The elegant simplicity that spawned an industry
Bitcoin's core innovation wasn't the individual components—cryptographic hashing existed, distributed databases existed, peer-to-peer networks existed. The breakthrough was the specific arrangement: miners compete to solve a mathematical puzzle, the winner gets to add the next block of transactions, and everyone else verifies and accepts it. This proof-of-work consensus mechanism solved the double-spending problem that had plagued earlier digital currency attempts.
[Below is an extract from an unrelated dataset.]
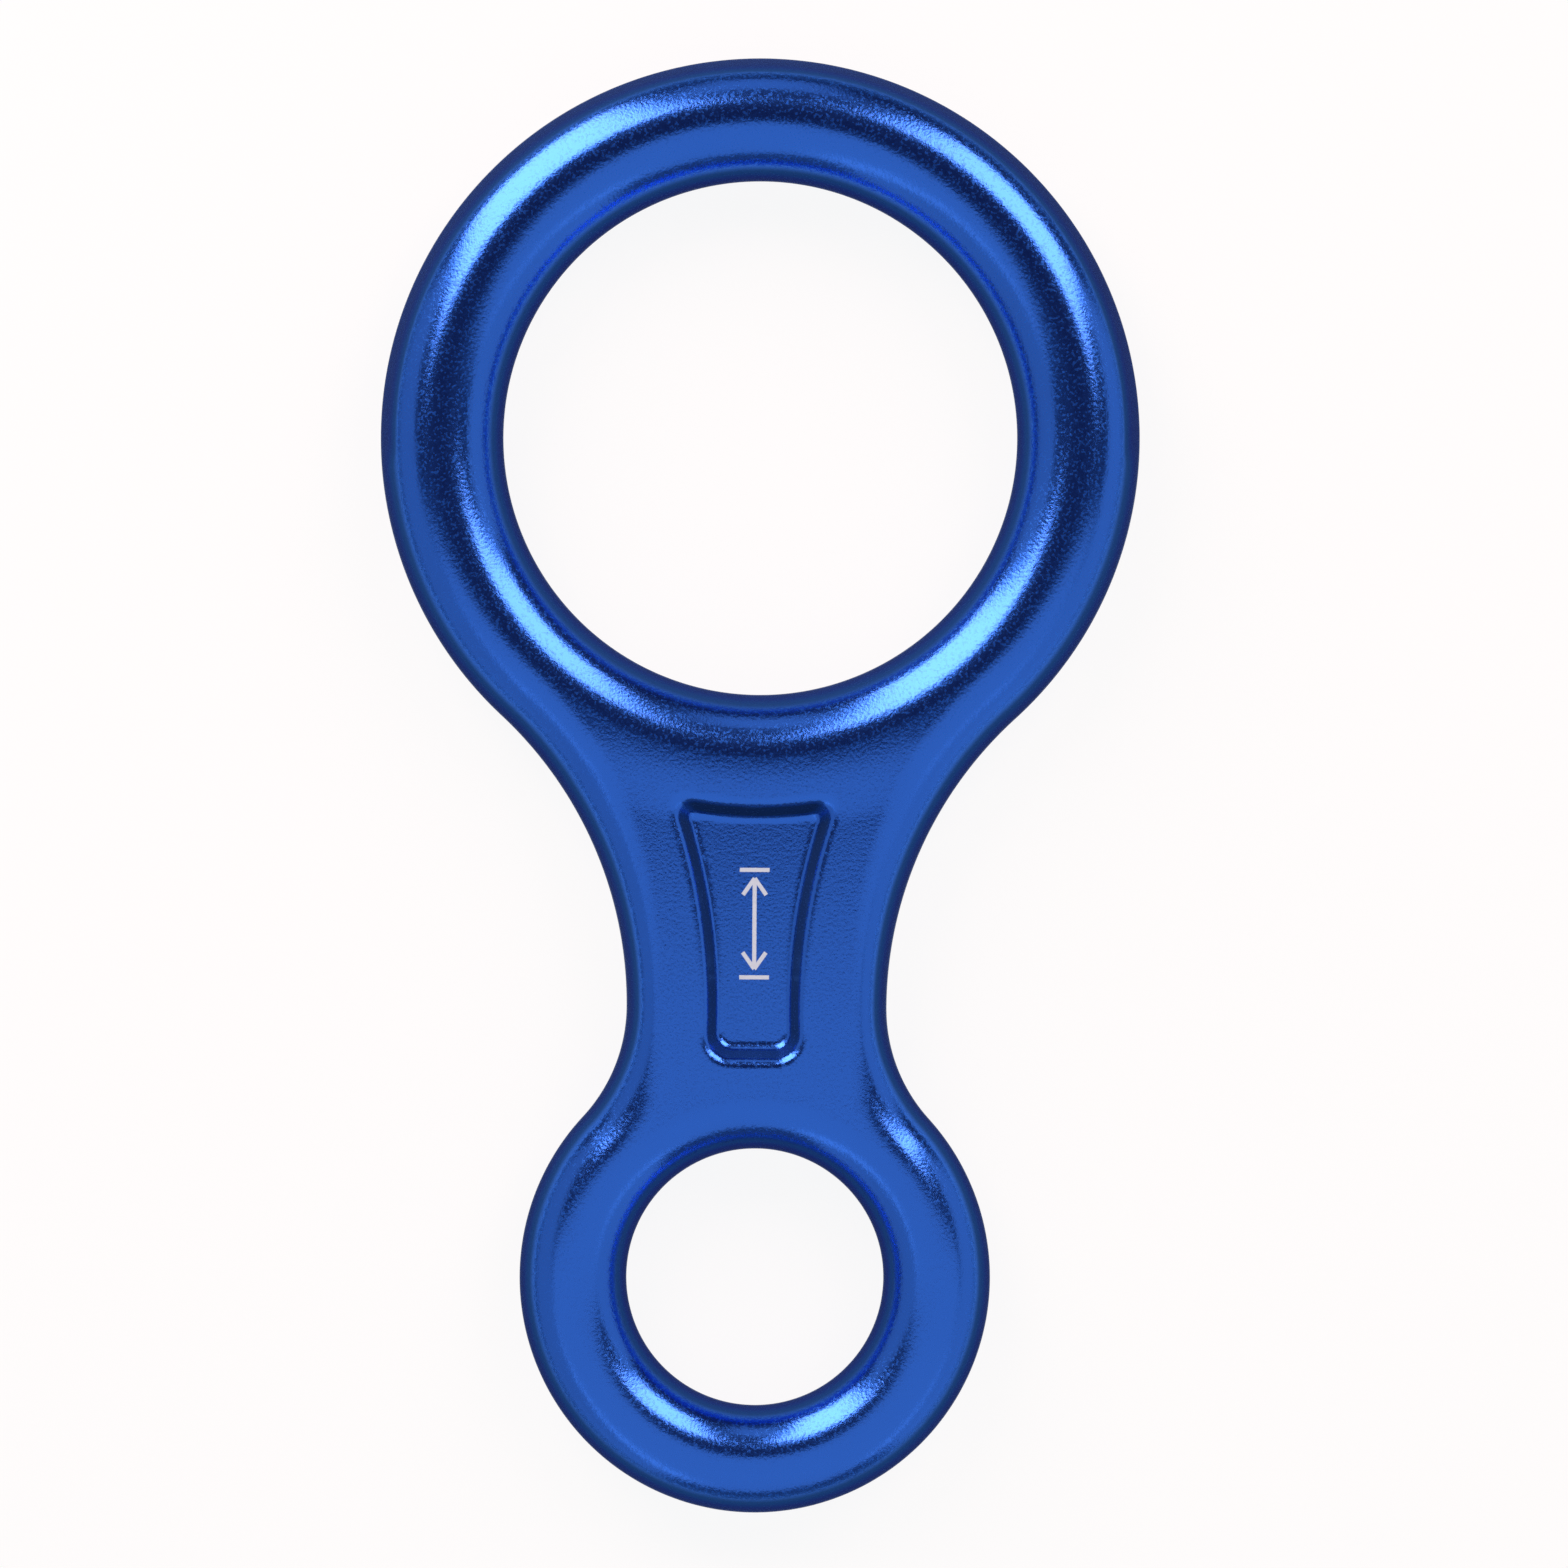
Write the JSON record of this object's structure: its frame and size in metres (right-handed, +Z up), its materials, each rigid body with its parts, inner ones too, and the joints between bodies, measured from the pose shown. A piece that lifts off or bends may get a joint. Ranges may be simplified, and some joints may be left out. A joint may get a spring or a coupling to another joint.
{
  "type": "figure eight descender",
  "caption": "Flat forged figure eight with a large round rope ring, a small attachment ring and a waisted web with a sunk panel.",
  "frame": {"origin": "under the middle of the outline, at the height of the surface that the large ring lies on", "axes": "+X across the width, +Y along the length towards the large ring, +Z up through the thickness"},
  "size_m": [0.0768, 0.1472, 0.0124],
  "materials": {
    "anodised_aluminium": "bead blasted, then anodised deep blue, with a satin to bright gloss"
  },
  "bodies": {
    "root": {"figure_eight_body": "anodised_aluminium"}
  },
  "joints": []
}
What made this design particularly resilient was its deliberate constraints. Ten-minute block times. A 21 million coin cap. A difficulty adjustment every 2,016 blocks. These weren't arbitrary choices but careful calibrations that balanced security, scarcity, and network stability. When Ethereum launched in 2015, it kept the basic block structure but tweaked the parameters: faster block times, no supply cap, and eventually a shift to proof-of-stake. When Solana emerged, it pushed block times to sub-second speeds while maintaining the fundamental chain architecture.
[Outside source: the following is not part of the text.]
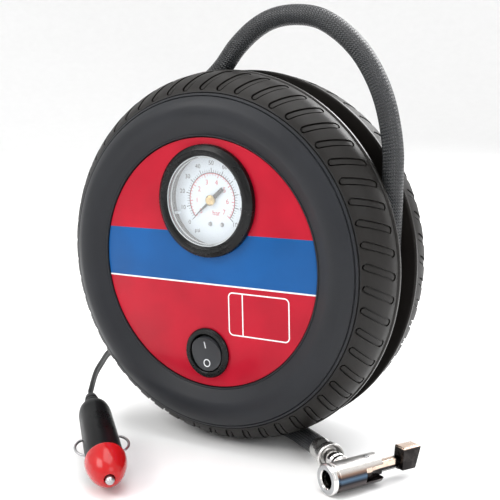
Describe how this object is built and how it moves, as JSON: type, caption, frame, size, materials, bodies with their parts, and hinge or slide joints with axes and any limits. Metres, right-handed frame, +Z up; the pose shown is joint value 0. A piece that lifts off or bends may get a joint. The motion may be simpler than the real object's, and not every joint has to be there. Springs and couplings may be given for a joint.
{
  "type": "portable tire inflator",
  "caption": "Portable air pump in a case shaped like a small car tyre, with a gauge, a rocker switch, an air hose with a thumb-lock chuck and a lighter plug on its cord.",
  "frame": {"origin": "on the floor under the wheel's centre, midway between its two outermost sides", "axes": "+Z up, +Y from the dial face to the back along the wheel's axis, +X to the right of the dial face"},
  "size_m": [0.2298, 0.2174, 0.205],
  "materials": {
    "tyre_black": "satin black moulding",
    "black_plastic": "smooth black plastic",
    "plate_red": "printed red plate under clear gloss",
    "plug_red": "red gloss plastic",
    "chrome": "bright plating",
    "steel": "bright steel",
    "brass": "turned brass",
    "aluminium": "cast aluminium",
    "nylon": "natural nylon",
    "rubber": "black rubber",
    "braid": "dark braided cover",
    "dial_white": "white printed dial",
    "clear_plastic": "clear plastic",
    "glass": "clear"
  },
  "bodies": {
    "case": {"air_hose": "braid", "air_tube": "rubber", "chuck_body": "chrome", "chuck_lever_pin": "steel", "chuck_neck": "chrome", "chuck_seal": "rubber", "cord_gland": "rubber", "cord_tie": "black_plastic", "cylinder_head": "aluminium", "face_plate": "plate_red", "front_housing": "tyre_black", "gauge_bezel": "black_plastic", "gauge_case": "clear_plastic", "gauge_dial": "dial_white", "gauge_lens": "glass", "gauge_movement": "brass", "gauge_stop_pin_left": "steel", "gauge_stop_pin_right": "steel", "gauge_tube": "rubber", "gear_axle": "steel", "gearbox_frame": "steel", "hose_ferrule": "chrome", "hose_outlet": "black_plastic", "housing_screw_1": "steel", "housing_screw_2": "steel", "housing_screw_3": "steel", "motor_can": "steel", "motor_end_cap": "nylon", "outlet_valve_cap": "brass", "outlet_valve_spring": "steel", "plug_body": "black_plastic", "plug_nose": "plug_red", "plug_relief": "rubber", "power_cord_coil": "rubber", "power_cord_inner": "rubber", "power_cord_outer": "rubber", "pump_cylinder": "aluminium", "rear_housing": "tyre_black", "supply_wire": "plug_red", "switch_body": "black_plastic", "switch_terminal_lower": "brass", "switch_terminal_upper": "brass"},
    "needle": {"gauge_needle": "black_plastic", "gauge_needle_hub": "brass"},
    "rocker": {"switch_rocker": "black_plastic"},
    "rotor": {"motor_rotor": "steel", "motor_pinion": "brass"},
    "gear": {"drive_gear": "nylon"},
    "piston_set": {"piston": "aluminium", "piston_seal": "rubber", "piston_pin": "steel", "connecting_rod": "aluminium", "crank_pin": "steel"},
    "valve": {"outlet_valve_disc": "rubber"},
    "lever": {"chuck_lever": "chrome"},
    "plunger": {"chuck_plunger": "brass"},
    "tip": {"plug_tip": "steel", "plug_fuse": "glass"},
    "contact_left": {"plug_contact_left": "steel"},
    "contact_right": {"plug_contact_right": "steel"}
  },
  "joints": [
    {"name": "needle_turn", "type": "hinge", "parent": "case", "child": "needle", "pos_m": [0.002, -0.026, 0.11865], "axis": [0, 1, 0], "range_deg": [0, 260], "stiffness_Nm_per_rad": 0.0002},
    {"name": "rocker_tilt", "type": "hinge", "parent": "case", "child": "rocker", "pos_m": [0, -0.0292, 0.04655], "axis": [-1, 0, 0], "range_deg": [0, 16]},
    {"name": "rotor_spin", "type": "hinge", "parent": "case", "child": "rotor", "pos_m": [0, 0.003, 0.06655], "axis": [1, 0, 0], "continuous": true},
    {"name": "gear_spin", "type": "hinge", "parent": "case", "child": "gear", "pos_m": [0.0078, 0.003, 0.08905], "axis": [1, 0, 0], "continuous": true},
    {"name": "piston_slide", "type": "slide", "parent": "case", "child": "piston_set", "axis": [0, 0, 1], "range_m": [0, 0.014]},
    {"name": "valve_lift", "type": "slide", "parent": "case", "child": "valve", "axis": [0, 0, 1], "range_m": [0, 0.001], "stiffness_N_per_m": 200},
    {"name": "lever_swing", "type": "hinge", "parent": "case", "child": "lever", "pos_m": [0.08428, -0.03419, 0.0071], "axis": [0, 0, -1], "range_deg": [0, 90]},
    {"name": "plunger_slide", "type": "slide", "parent": "case", "child": "plunger", "axis": [-0.4631, -0.8863, 0], "range_m": [0, 0.002]},
    {"name": "tip_press", "type": "slide", "parent": "case", "child": "tip", "axis": [-0.7243, 0.6674, 0.1733], "range_m": [0, 0.002], "stiffness_N_per_m": 600},
    {"name": "contact_left_press", "type": "slide", "parent": "case", "child": "contact_left", "axis": [0.6777, 0.7354, 0], "range_m": [0, 0.0015], "stiffness_N_per_m": 500},
    {"name": "contact_right_press", "type": "slide", "parent": "case", "child": "contact_right", "axis": [-0.6777, -0.7354, 0], "range_m": [0, 0.0015], "stiffness_N_per_m": 500}
  ],
  "couplings": [
    {"joint": "gear_spin", "follows": "rotor_spin", "ratio": -0.33333},
    {"joint": "plunger_slide", "follows": "lever_swing", "m_per_rad": 0.00127}
  ]
}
Why every 'Bitcoin killer' still looks like Bitcoin
The persistence of Satoshi's design is remarkable given how much the crypto landscape has evolved. Smart contracts, layer-2 networks, zero-knowledge proofs—these innovations have dramatically expanded what blockchains can do. Yet underneath the complexity, the basic structure remains: a sequence of blocks, each referencing the previous one, creating an immutable ledger.
Even radical departures like directed acyclic graphs (DAGs) or hashgraph consensus ultimately serve the same function: ordering transactions in a way that prevents double-spending without requiring a central authority. The vocabulary changes, the speed improves, the energy consumption drops, but the fundamental problem being solved—trustless consensus—remains constant.
Our take
Bitcoin's architecture endures not because it's perfect but because it's sufficient. Like TCP/IP for the internet or the QWERTY keyboard, it established a standard that became too entrenched to displace. Every improvement since has been an optimization rather than a revolution. In technology, sometimes the first viable solution becomes the permanent one—not through superiority but through sheer momentum. Seventeen years on, we're still living in Satoshi's architectural universe, just with better furniture.